::: Data lines

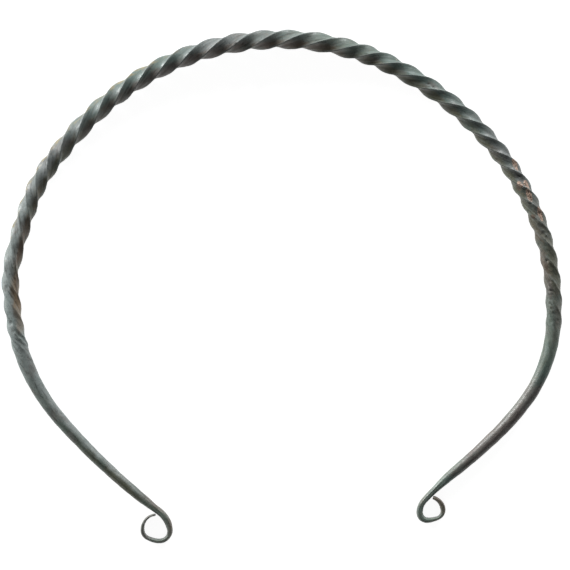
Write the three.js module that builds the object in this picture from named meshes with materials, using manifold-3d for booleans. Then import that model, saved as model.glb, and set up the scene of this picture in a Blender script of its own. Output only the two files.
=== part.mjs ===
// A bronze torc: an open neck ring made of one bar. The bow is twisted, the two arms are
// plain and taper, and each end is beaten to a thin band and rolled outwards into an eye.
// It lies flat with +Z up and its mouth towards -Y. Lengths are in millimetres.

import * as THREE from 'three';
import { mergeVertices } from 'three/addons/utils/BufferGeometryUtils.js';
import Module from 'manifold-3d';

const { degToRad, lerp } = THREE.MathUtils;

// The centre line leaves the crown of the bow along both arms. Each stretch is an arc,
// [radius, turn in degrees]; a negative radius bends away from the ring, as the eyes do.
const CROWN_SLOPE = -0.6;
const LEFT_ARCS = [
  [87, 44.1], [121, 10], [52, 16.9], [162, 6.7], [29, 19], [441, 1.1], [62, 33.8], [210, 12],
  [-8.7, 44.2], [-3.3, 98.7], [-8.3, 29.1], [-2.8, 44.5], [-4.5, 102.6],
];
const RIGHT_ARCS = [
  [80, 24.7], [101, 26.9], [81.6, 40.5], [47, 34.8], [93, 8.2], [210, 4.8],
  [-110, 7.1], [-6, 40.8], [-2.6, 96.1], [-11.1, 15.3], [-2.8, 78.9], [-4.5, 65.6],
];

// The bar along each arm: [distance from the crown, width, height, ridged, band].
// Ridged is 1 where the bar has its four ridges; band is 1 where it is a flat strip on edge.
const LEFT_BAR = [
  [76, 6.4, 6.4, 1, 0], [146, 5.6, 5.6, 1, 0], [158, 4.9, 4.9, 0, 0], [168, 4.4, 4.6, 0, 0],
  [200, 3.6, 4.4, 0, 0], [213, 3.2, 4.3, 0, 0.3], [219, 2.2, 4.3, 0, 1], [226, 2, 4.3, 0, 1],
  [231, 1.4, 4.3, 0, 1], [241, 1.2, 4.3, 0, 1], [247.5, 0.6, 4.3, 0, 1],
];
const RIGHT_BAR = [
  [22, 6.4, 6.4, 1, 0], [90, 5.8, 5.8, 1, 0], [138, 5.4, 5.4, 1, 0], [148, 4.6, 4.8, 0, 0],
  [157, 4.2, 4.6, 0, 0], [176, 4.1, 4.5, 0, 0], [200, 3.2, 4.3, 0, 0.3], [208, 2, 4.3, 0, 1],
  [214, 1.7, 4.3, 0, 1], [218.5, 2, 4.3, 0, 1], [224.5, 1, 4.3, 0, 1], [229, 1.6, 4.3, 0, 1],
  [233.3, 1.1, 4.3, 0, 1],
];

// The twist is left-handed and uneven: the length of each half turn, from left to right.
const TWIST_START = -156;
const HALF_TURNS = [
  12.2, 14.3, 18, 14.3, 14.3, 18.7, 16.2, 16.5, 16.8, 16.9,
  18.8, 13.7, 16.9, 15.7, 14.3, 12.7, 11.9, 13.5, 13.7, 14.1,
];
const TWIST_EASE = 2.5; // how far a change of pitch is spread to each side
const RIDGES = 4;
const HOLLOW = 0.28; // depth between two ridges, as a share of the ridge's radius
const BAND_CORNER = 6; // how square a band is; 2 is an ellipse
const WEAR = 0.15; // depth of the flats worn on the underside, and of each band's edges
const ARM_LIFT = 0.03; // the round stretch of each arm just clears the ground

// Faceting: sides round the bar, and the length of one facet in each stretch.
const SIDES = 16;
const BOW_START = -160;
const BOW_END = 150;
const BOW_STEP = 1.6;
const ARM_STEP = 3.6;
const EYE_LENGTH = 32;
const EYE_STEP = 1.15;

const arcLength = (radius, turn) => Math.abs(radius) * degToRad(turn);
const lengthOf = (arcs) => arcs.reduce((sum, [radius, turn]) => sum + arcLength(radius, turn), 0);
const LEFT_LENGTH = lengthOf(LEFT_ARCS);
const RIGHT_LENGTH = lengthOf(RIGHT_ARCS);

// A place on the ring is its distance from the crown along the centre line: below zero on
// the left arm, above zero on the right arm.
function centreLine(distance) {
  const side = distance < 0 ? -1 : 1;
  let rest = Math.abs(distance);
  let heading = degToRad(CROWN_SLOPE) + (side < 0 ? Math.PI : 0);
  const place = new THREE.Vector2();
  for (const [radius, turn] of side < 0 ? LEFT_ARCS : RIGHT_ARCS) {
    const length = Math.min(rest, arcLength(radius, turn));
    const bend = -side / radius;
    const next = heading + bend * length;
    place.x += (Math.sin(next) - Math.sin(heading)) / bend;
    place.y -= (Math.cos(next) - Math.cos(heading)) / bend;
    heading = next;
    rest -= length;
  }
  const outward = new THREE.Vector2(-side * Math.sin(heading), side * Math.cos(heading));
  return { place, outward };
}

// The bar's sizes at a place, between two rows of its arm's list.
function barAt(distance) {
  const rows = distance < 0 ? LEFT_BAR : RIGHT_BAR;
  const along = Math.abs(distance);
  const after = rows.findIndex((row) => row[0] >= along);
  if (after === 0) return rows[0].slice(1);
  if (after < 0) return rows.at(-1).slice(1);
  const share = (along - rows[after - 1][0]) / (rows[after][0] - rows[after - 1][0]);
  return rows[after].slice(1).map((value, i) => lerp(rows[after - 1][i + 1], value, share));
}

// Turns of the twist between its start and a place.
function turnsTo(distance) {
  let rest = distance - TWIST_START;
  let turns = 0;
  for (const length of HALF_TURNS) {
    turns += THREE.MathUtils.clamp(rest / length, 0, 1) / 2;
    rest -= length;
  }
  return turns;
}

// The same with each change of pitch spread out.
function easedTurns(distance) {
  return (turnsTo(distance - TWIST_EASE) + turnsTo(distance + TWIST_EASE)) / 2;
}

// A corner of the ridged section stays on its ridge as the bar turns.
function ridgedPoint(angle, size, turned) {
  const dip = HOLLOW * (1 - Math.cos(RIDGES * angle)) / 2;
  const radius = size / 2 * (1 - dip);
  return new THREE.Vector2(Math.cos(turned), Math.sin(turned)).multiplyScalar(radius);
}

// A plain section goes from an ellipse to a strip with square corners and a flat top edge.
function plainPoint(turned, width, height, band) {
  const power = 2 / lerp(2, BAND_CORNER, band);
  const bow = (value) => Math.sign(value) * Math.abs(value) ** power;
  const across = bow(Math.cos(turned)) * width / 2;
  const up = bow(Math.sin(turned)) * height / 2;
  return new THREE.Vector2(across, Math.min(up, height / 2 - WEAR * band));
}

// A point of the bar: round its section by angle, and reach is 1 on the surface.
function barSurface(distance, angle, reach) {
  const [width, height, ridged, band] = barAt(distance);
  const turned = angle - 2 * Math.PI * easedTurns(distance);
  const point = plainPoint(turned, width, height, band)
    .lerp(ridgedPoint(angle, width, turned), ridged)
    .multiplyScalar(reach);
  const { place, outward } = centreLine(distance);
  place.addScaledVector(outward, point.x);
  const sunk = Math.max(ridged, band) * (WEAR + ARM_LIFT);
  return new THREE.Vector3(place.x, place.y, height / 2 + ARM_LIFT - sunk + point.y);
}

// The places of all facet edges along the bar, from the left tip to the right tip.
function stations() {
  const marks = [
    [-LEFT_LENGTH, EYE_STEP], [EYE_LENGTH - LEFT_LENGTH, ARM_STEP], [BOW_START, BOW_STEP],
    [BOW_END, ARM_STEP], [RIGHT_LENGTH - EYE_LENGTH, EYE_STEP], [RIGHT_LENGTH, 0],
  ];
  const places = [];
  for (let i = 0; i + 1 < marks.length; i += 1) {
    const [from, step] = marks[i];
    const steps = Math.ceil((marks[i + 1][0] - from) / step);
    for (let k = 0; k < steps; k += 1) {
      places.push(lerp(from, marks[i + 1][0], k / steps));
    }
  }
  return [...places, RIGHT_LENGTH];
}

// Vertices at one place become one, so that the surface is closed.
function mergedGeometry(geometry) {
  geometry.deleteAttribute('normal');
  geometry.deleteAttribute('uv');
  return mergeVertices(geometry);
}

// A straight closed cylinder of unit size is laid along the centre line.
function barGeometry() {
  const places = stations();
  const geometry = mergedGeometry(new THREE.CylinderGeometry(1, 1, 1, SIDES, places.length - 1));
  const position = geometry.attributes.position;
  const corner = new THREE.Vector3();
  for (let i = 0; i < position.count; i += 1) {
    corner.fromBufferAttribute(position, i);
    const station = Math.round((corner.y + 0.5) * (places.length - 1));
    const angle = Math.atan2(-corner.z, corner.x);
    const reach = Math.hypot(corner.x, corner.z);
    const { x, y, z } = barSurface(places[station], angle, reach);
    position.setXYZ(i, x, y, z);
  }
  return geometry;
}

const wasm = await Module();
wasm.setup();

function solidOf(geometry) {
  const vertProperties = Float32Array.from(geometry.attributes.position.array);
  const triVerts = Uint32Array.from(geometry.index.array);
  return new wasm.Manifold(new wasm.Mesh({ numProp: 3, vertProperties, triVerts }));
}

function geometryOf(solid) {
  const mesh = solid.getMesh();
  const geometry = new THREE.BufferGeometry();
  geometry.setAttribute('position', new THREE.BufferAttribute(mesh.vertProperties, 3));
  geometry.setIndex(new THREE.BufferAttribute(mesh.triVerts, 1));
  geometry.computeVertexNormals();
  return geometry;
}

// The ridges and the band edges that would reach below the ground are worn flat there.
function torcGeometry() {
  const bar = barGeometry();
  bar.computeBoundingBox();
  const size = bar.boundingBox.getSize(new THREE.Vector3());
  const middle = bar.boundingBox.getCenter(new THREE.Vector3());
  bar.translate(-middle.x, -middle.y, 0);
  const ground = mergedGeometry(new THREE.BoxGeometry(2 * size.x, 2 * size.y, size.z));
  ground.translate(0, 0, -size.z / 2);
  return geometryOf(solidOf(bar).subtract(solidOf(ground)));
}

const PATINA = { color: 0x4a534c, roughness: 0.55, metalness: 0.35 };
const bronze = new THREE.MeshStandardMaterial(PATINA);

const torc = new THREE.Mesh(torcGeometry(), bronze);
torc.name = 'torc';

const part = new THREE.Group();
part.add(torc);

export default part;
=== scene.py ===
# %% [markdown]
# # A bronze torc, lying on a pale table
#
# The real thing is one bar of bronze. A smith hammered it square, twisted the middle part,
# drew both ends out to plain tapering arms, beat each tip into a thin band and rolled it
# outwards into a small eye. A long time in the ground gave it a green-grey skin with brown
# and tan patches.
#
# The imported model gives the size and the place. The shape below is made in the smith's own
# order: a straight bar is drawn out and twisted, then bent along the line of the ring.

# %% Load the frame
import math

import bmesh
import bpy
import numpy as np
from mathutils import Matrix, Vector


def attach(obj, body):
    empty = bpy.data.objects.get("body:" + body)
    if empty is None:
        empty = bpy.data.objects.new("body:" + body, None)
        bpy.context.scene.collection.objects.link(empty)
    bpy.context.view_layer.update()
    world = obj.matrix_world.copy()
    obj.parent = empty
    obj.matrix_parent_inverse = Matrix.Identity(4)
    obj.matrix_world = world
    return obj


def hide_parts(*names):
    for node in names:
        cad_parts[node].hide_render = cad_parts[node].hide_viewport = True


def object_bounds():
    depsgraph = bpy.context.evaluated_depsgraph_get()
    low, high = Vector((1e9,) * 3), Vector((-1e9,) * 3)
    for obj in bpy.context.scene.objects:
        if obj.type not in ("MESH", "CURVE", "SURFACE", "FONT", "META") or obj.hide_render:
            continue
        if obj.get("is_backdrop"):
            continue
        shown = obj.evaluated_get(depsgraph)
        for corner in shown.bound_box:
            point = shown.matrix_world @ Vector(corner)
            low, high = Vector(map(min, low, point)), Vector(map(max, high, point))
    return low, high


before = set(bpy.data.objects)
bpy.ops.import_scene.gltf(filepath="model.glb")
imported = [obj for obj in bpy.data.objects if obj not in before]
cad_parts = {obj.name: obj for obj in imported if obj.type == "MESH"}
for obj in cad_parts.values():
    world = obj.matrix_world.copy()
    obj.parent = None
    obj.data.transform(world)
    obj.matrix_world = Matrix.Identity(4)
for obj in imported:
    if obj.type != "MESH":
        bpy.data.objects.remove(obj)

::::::

§ Your instructions:
How many lines in the listing above contain the string "made"? Answer with the number only.

§ Written solution:
2